### MATERIAL PROVIDED
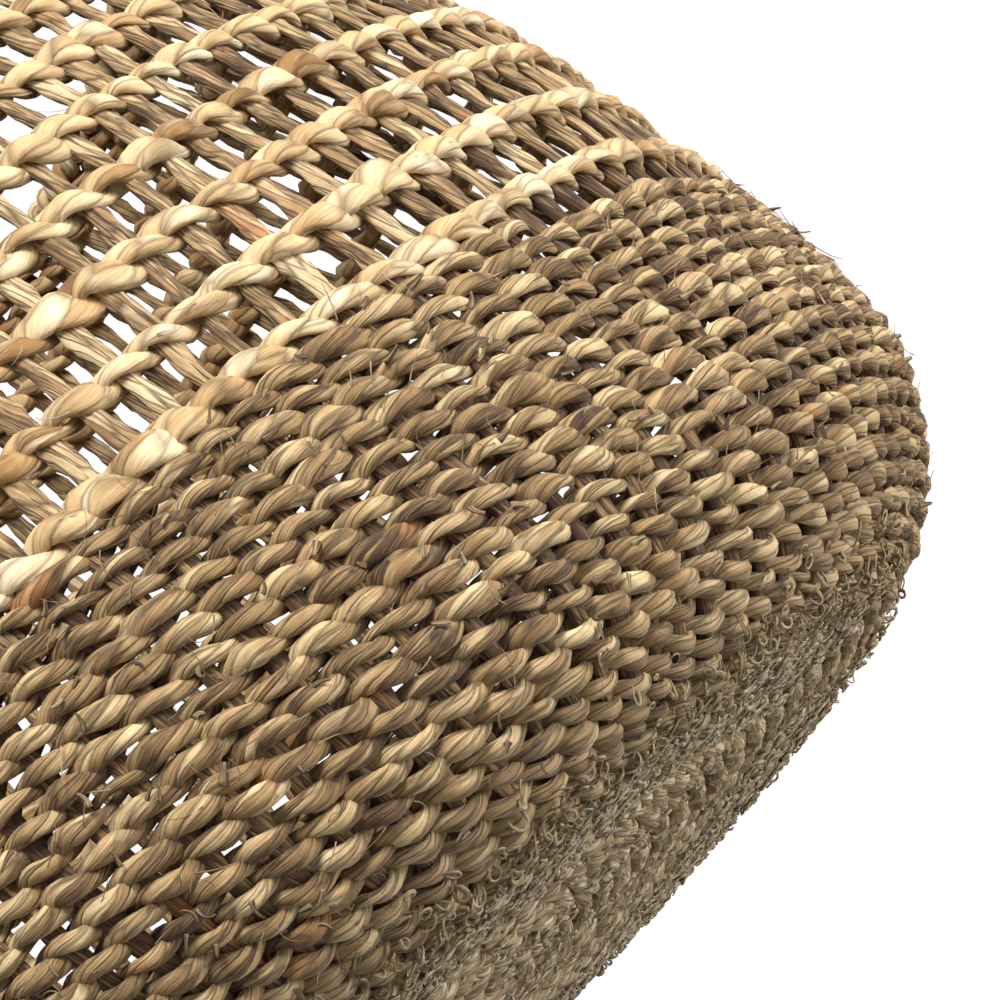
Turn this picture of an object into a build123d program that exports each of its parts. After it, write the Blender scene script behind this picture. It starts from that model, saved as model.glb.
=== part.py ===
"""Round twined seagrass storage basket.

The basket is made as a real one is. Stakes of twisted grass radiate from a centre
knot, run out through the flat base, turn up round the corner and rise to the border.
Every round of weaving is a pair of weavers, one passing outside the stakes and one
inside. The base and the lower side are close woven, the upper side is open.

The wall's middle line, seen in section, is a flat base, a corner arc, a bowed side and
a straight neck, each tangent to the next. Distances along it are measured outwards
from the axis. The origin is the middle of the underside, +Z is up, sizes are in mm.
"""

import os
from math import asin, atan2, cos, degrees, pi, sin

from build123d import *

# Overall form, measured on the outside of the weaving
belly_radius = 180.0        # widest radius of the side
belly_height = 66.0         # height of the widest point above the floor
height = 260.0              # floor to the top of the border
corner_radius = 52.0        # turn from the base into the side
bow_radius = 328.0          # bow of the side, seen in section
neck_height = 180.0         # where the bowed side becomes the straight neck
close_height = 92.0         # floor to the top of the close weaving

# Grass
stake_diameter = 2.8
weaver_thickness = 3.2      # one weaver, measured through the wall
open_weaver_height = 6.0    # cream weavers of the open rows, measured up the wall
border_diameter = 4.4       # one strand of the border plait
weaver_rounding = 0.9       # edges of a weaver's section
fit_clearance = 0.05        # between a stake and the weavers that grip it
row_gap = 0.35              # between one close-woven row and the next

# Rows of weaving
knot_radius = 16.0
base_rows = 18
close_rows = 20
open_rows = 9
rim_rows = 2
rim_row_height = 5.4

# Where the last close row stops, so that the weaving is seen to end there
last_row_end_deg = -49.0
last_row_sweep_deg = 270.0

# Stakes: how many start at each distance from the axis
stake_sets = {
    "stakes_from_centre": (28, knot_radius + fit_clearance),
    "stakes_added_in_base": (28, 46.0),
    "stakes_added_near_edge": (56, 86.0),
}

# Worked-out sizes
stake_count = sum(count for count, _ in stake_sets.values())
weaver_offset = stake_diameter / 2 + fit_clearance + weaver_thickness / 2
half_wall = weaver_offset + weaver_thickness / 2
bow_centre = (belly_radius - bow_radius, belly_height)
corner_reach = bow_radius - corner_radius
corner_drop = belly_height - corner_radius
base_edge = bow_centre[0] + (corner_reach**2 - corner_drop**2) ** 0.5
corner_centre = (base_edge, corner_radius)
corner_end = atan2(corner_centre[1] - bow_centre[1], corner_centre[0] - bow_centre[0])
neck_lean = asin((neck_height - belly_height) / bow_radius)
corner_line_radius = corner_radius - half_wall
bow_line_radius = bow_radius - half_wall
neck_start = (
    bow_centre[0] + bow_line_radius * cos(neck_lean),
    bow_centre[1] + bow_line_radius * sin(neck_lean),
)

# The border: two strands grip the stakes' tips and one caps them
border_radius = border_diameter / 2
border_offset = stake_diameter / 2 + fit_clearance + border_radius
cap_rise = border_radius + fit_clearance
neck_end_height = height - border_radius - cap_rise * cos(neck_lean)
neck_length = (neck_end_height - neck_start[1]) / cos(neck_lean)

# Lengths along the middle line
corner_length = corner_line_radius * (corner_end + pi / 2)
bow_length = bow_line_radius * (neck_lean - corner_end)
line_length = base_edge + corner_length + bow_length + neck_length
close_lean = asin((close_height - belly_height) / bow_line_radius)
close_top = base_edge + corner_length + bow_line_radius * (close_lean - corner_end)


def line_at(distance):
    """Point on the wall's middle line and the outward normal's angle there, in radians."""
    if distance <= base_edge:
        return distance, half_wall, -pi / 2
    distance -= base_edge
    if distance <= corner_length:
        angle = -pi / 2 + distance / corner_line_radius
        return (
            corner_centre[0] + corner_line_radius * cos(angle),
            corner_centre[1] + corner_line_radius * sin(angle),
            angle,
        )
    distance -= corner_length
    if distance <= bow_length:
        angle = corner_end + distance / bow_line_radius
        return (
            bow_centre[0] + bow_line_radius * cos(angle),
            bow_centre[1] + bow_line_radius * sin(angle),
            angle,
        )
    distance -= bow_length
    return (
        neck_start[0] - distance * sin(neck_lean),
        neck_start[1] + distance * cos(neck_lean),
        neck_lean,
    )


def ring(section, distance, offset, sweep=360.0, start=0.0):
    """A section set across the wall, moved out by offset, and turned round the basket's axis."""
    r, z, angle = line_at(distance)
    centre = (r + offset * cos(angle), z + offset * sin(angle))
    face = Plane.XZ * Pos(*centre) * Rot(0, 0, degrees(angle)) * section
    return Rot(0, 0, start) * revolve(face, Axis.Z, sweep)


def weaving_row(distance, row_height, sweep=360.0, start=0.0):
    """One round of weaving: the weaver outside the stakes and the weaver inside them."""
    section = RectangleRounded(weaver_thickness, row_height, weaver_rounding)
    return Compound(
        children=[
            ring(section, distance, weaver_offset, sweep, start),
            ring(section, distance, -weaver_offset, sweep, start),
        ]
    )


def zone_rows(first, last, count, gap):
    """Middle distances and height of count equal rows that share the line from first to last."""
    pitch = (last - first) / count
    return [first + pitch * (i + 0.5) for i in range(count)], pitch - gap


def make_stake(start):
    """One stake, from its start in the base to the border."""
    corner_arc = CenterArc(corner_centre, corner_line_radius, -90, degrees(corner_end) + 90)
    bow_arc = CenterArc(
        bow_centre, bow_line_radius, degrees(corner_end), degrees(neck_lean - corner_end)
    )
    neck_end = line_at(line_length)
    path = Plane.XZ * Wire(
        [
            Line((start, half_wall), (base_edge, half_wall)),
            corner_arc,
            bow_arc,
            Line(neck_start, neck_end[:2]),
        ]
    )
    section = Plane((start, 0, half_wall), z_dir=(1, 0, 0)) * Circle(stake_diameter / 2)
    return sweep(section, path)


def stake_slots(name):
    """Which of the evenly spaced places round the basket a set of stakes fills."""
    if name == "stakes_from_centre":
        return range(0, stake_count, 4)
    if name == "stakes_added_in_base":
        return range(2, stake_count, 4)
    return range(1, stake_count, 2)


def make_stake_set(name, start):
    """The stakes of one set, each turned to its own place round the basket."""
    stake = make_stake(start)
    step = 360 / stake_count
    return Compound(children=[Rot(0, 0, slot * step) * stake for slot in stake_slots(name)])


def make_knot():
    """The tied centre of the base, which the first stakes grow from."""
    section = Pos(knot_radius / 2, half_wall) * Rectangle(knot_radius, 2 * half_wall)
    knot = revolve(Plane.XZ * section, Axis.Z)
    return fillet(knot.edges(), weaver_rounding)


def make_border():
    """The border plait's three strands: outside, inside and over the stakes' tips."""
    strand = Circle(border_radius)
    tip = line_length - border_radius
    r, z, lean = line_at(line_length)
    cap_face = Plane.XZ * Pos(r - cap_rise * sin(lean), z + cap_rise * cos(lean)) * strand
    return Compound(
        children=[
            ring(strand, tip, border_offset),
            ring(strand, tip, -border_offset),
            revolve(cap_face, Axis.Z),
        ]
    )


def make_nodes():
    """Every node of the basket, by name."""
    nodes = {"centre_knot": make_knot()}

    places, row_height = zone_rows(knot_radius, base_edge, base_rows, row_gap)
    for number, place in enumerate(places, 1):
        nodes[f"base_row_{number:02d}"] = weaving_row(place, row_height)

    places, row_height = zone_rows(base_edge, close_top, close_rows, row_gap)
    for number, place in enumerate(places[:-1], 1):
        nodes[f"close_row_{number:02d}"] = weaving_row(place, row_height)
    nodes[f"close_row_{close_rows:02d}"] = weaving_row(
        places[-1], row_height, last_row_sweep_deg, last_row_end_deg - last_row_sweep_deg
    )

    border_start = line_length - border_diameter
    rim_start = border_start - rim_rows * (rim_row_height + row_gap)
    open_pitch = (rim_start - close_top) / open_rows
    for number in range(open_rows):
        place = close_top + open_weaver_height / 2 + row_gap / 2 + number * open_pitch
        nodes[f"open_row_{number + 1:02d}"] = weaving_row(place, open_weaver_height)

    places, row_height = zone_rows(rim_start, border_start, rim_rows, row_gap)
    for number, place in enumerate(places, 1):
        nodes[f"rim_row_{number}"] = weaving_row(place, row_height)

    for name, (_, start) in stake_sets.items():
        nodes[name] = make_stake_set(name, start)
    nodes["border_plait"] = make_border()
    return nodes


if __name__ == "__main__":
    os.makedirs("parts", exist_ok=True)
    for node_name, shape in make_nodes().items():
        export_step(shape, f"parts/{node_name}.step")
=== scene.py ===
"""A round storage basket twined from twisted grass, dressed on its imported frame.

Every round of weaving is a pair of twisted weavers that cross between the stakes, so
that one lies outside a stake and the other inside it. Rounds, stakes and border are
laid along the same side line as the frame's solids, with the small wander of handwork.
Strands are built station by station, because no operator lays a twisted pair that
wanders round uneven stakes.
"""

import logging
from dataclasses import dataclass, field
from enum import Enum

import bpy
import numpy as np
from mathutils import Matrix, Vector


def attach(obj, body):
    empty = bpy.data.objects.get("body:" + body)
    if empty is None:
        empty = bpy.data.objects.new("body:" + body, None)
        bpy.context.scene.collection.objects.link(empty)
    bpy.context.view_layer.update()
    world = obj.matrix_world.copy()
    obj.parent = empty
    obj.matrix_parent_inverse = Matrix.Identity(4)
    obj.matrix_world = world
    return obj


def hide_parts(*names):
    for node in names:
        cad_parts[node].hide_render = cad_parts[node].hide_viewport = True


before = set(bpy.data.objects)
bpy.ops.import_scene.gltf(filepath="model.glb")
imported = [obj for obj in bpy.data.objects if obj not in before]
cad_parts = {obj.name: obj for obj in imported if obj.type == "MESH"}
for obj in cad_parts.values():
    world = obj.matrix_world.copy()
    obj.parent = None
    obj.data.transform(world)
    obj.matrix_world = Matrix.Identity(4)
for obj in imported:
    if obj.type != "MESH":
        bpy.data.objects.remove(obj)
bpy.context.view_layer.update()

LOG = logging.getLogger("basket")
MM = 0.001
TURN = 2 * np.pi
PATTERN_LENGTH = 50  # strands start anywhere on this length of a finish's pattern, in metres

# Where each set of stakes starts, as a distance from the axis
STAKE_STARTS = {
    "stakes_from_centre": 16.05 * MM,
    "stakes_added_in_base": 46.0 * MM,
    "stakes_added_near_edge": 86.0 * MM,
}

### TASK
Set down verbatim only the lines between the start of the data above and the line with "inside. The base", both boundaries included.

### REPLY TO THE EXERCISE
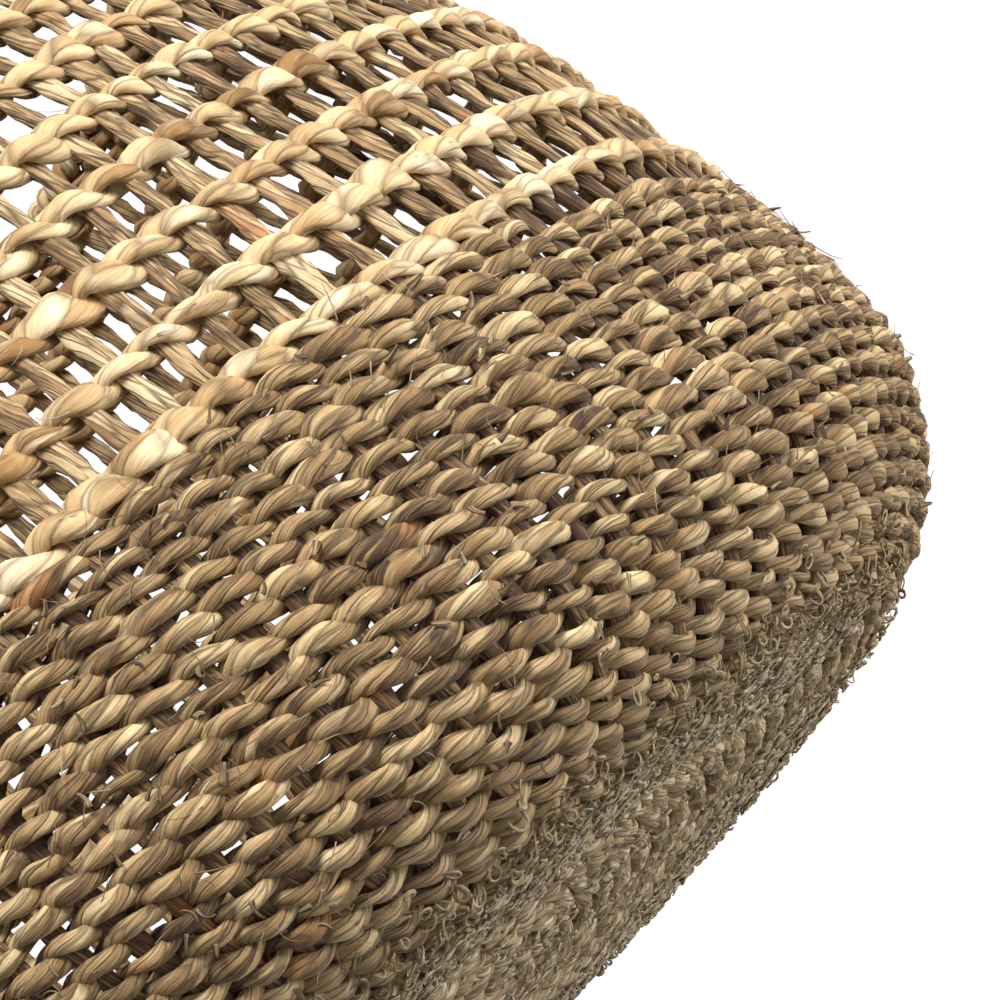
Turn this picture of an object into a build123d program that exports each of its parts. After it, write the Blender scene script behind this picture. It starts from that model, saved as model.glb.
=== part.py ===
"""Round twined seagrass storage basket.

The basket is made as a real one is. Stakes of twisted grass radiate from a centre
knot, run out through the flat base, turn up round the corner and rise to the border.
Every round of weaving is a pair of weavers, one passing outside the stakes and one
inside. The base and the lower side are close woven, the upper side is open.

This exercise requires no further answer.